Learn this lesson during the bubble, or you’ll learn it during the crash: what distinguishes a bubble that continues higher from a bubble that crashes with little additional warning is the condition of investor risk preferences as inferred from market internals, credit spreads, and other risk-sensitive measures. I’ve learned that lesson twice in my investment career – once during the late-1990’s bubble when we adapted by introducing those measures of internals, and again in the recent half cycle since 2009 because the ensemble methods that emerged from our stress-testing against Depression-era data didn’t emphasize those features strongly enough (we ultimately imposed them as an overlay in mid-2014). Overvaluation always matters for long-term returns – it’s just that it only reliably matters over the shorter-run once market internals indicate a shift toward risk-aversion. At that point, overvaluation matters with a vengeance, though the precise timing can still be unpredictable and abrupt. That’s the risk we observe here.
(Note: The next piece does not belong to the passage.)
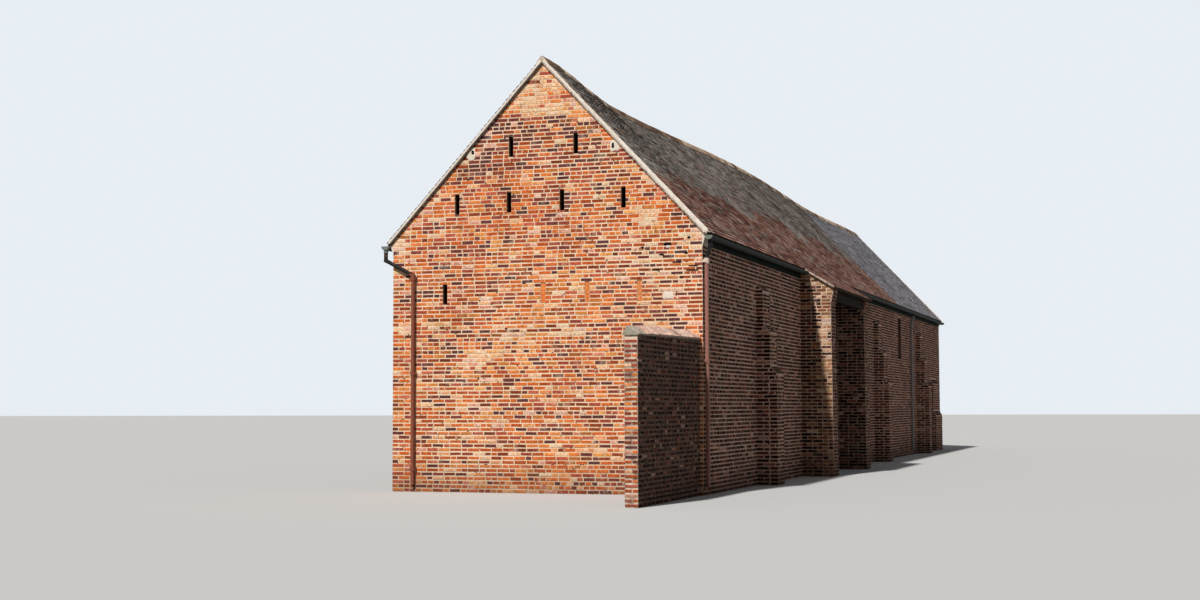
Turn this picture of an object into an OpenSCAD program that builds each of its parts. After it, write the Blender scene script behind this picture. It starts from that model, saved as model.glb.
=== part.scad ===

Our valuation concerns won’t vanish if market internals and credit spreads were to improve materially, but the immediacy of those concerns would be deferred.

Regardless of near-term conditions, recognize the risk of negative equity returns for a decade, as we projected in 2000 even under optimistic assumptions, and consider alternative assets and hedged vehicles more heavily here than you might if stocks were not overvalued, as was true in late-2008 (despite my later stress-testing inclinations that began our significant stumble in the recent half-cycle). Having completed and addressed that awkward transition in mid-2014, we’re more confident today than we’ve ever been in our methods, and my expectation is certainly that we’re well-prepared to navigate the coming cycle. Agree or disagree, we do believe that the present remains an ideal moment to align your portfolio with your actual tolerance for risk and your true investment horizon.